At this point the suction cups came out and covered up my vacuum instruments. “I declare an emergency” I said, “I need radar vectors for a no gyro approach immediately.” He said, “Radar contact lost, cleared for the VOR 14 approach.” I was on my own. After a few minutes he asked me why I wasn’t asking for compass headings; I showed him that the track was highlighted on my GPS and he “failed” it, forcing me to ask him. I got myself on course, and began the VOR 14 approach into Gaithersburg, but made a big mistake: I forgot to start my timer. He pointed this out on the final approach course. I said “oops” and then I told him “if I really did that I’d confess it to ATC and tell them I needed help getting to the missed approach course”. He was satisfied with this answer apparently.
He asked me for my final approach airspeeds and vectored me for the base and final legs. He had me look up and I was about 500 feet from the runway, a half mile from the threshold. Chopping the power and dumping the flaps, I landed smack on the 1,000 foot markers and right on the center line. “Not bad” I told him. “Much better than the Frederick landing.” He just smiled.
We taxiied back to the ramp, and since he hadn’t ended the checkride I knew I had passed. “So, how do you think you did?” he asked me. “Honest self evaluation.” I gave him some of the things I thought went well, some of the struggles, and he said “Well, I can’t think of any reason why I shouldn’t type up a little white piece of paper” and shook my hand. I had passed!
There were a few lessons that I learned from this experience, that I think every pilot can take along on his or her next checkride.
- Designated examiners are human and realize you are too. They aren’t out to get you, they’re out to make sure you’re a safe pilot. The FAA may not let them give you second chances, but they will give you the benefit of the doubt, so long as the maneuver is “never seriously in doubt.” Forgetting to remove a pitot tube cover is a major checklist mistake, but failing to realize it and departing is a major safety problem. He’d rather I double check the checklist than depart with a safety problem.
- You won’t fly perfectly, but that shouldn’t stop you from trying.

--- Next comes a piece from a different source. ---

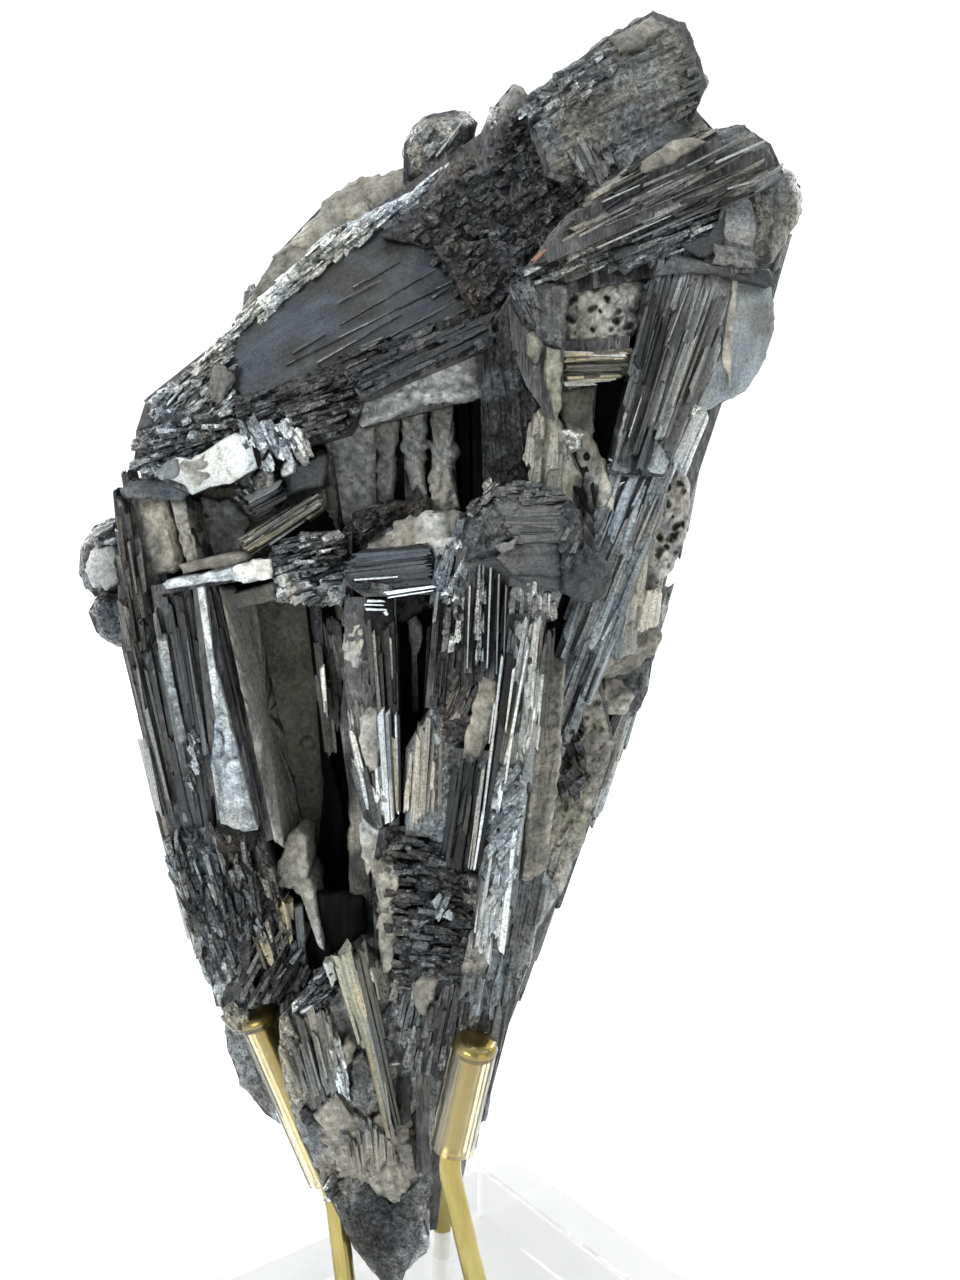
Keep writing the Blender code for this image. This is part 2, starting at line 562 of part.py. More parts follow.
def add_tube(name, rings, material):
    """Skin a closed body over rings of equal size, given in mm, with a flat face at each end."""
    count = len(rings[0])
    points = [point * MM for ring in rings for point in ring]
    faces = []
    for row in range(len(rings) - 1):
        for step in range(count):
            near = row * count + step
            following = row * count + (step + 1) % count
            faces.append((near, following, following + count, near + count))
    faces.append(tuple(reversed(range(count))))
    faces.append(tuple(range(len(points) - count, len(points))))
    mesh = bpy.data.meshes.new(name)
    mesh.from_pydata(points, [], faces)
    shell = bmesh.new()
    shell.from_mesh(mesh)
    bmesh.ops.recalc_face_normals(shell, faces=shell.faces)
    shell.to_mesh(mesh)
    shell.free()
    mesh.shade_smooth()
    mesh.set_sharp_from_angle(angle=math.radians(SHARP_ANGLE))
    return add_object(name, mesh, material)


def ring(centre, axis, radius, sides):
    """A circle of points round an axis."""
    turn = Vector((0, 0, 1)).rotation_difference(axis).to_matrix()
    points = []
    for step in range(sides):
        angle = 2 * math.pi * step / sides
        points.append(centre + turn @ Vector((radius * math.cos(angle), radius * math.sin(angle), 0)))
    return points


def make_rod(name, prong, material):
    """A bent round rod with flat ends."""
    route = rod_route(prong)
    rings = []
    for index, point in enumerate(route):
        before = route[max(index - 1, 0)]
        after = route[min(index + 1, len(route) - 1)]
        rings.append(ring(point, (after - before).normalized(), ROD_DIAMETER / 2, ROD_SIDES))
    return add_tube(name, rings, material)


def make_sleeve(name, prong, material):
    """A soft cap over the rod's upper end: open at its foot, closed and rounded at its top."""
    bend = Vector(prong["bend"])
    top = Vector(prong["top"])
    axis = (top - bend).normalized()
    foot = bend + axis * SLEEVE_START
    bore = ROD_DIAMETER / 2 + GAP
    outer = SLEEVE_DIAMETER / 2
    wall = outer - bore
    close = top + axis * GAP
    end = close + axis * wall
    profile = [(close, bore / 2), (close, bore), (foot, bore), (foot, outer)]
    for step in range(CAP_STEPS):
        angle = math.radians(90 * step / CAP_STEPS)
        profile.append((end - axis * (wall * (1 - math.sin(angle))), outer - wall * (1 - math.cos(angle))))
    profile.append((end, outer - wall))
    rings = [ring(centre, axis, radius, SLEEVE_SIDES) for centre, radius in profile]
    return add_tube(name, rings, material)


def make_base(material):
    """A square block standing on its underside, with a blind socket for each rod."""
    mesh = bpy.data.meshes.new("acrylic_base")
    block = bmesh.new()
    bmesh.ops.create_cube(block, size=1.0)
    bmesh.ops.scale(block, vec=Vector((BASE_SIDE, BASE_SIDE, BASE_HEIGHT)) * MM, verts=block.verts)
    bmesh.ops.translate(block, vec=Vector((0, 0, BASE_HEIGHT / 2)) * MM, verts=block.verts)
    bmesh.ops.rotate(block, matrix=Matrix.Rotation(math.radians(BASE_TURN), 3, "Z"), verts=block.verts)
    block.to_mesh(mesh)
    block.free()
    base = add_object("acrylic_base", mesh, material)
    edge = base.modifiers.new("edge", "BEVEL")
    edge.width = BASE_EDGE * MM
    edge.segments = EDGE_STEPS
    for name, prong in PRONGS.items():
        x, y = prong["base"]
        floor = Vector((x, y, BASE_HEIGHT - SOCKET_DEPTH))
        low = ring(floor, Vector((0, 0, 1)), ROD_DIAMETER / 2 + GAP, ROD_SIDES)
        high = [point + Vector((0, 0, SOCKET_DEPTH + SOCKET_MOUTH)) for point in low]
        cutter = add_tube(f"socket_{name}", [low, high], None)
        cutter.hide_render = True
        cutter.display_type = "WIRE"
        cut = base.modifiers.new(f"socket {name}", "BOOLEAN")
        cut.operation = "DIFFERENCE"
        cut.solver = "EXACT"
        cut.object = cutter
    return base


def main():
    clear_scene()
    stibnite = make_material("stibnite", (0.17, 0.18, 0.19), 0.8, 0.35)
    brass = make_material("brass", (0.72, 0.58, 0.28), 1.0, 0.25)
    vinyl = make_material("clear vinyl", (0.95, 0.93, 0.85), 0.0, 0.1, transmission=1.0, ior=1.5)
    acrylic = make_material("clear acrylic", (0.97, 0.98, 0.98), 0.0, 0.03, transmission=1.0, ior=1.49)
    make_cluster(stibnite)
    make_base(acrylic)
    for name, prong in PRONGS.items():
        make_rod(f"prong_{name}", prong, brass)
        make_sleeve(f"sleeve_{name}", prong, vinyl)


main()
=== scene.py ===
import itertools
import math
from functools import partial

import bpy
import numpy as np
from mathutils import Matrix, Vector


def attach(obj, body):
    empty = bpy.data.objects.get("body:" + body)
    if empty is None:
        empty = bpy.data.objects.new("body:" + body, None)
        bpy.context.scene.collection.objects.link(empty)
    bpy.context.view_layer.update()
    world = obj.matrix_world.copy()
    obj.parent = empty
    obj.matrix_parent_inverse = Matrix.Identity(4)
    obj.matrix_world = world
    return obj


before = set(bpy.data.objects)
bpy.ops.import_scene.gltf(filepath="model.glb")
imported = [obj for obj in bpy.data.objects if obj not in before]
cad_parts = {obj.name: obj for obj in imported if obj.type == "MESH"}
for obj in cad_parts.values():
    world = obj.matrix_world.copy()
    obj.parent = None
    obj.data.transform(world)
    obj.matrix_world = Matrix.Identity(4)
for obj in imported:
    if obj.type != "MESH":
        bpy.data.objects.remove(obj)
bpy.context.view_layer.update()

mm = 0.001
eye = np.array([7.4, -208.6, 168.0])  # the photograph's viewpoint in mm, where the layout below is drawn from

# tints of the finishes, as linear red, green and blue
tints = {
    "black": (0.008, 0.008, 0.008), "dark": (0.035, 0.036, 0.038), "slate": (0.050, 0.058, 0.064),
    "brown": (0.058, 0.052, 0.047), "ash": (0.088, 0.092, 0.092), "grey": (0.135, 0.142, 0.142),
    "olive": (0.15, 0.152, 0.137), "warm": (0.21, 0.205, 0.185), "blue": (0.21, 0.24, 0.255),
    "rust": (0.27, 0.15, 0.11), "moss": (0.27, 0.275, 0.215), "pink": (0.29, 0.28, 0.255),
    "tan": (0.31, 0.305, 0.265), "light": (0.35, 0.37, 0.365), "gold": (0.36, 0.33, 0.22),
    "sand": (0.44, 0.435, 0.39), "silver": (0.56, 0.59, 0.59), "white": (0.80, 0.83, 0.81),
}


class Value:
    # a socket with plain arithmetic: each operator adds one Math node
    def __init__(self, shader, socket):
        self.shader = shader
        self.socket = socket

    def maths(self, operation, *others):
        return self.shader.node("ShaderNodeMath", {"operation": operation}, dict(enumerate((self, *others))))

    def __add__(self, other):
        return self.maths("ADD", other)

    def __mul__(self, other):
        return self.maths("MULTIPLY", other)

    def __sub__(self, other):
        return self.maths("SUBTRACT", other)

    def __rsub__(self, other):
        return self * -1.0 + other

    __radd__ = __add__
    __rmul__ = __mul__

    def above(self, edge, width):
        # 0 below the edge, 1 above it, with a soft step of the given width
        return self.shader.node("ShaderNodeMapRange", {"interpolation_type": "SMOOTHSTEP"},
                                {"Value": self, "From Min": edge - width, "From Max": edge + width})

    def scaled(self, factor):
        # a colour or vector times a number
        return self.shader.node("ShaderNodeVectorMath", {"operation": "SCALE"}, {0: self, "Scale": factor})

    def mixed(self, other, factor, how="MIX"):
        # a colour blended with another one
        return self.shader.blend(self, other, factor, how)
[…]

Was my checkride perfect? By no means. Forgetting to start a timer on a VOR approach is pretty fundamental, but also pretty easy to forget when you’re partial panel, trying to hold a heading, dealing with light chop and watching five instruments all at the same time. Know what to do in those situations.
- Train for the real world, not the checkride. It’s easy to focus on the practical test standards, but that’s not what training is about. My instructor put me through the paces, and though the checkride was hard, passing her mock checkride was far harder. Since your commitment to the standards continues long after the checkride ends, it’s crucial that you take the training seriously. “Within PTS” may be good, but “perfect” is far better. Could I have passed my checkride two weeks ago? Sure. But I wouldn’t be as prepared for the instrument rating as I was today.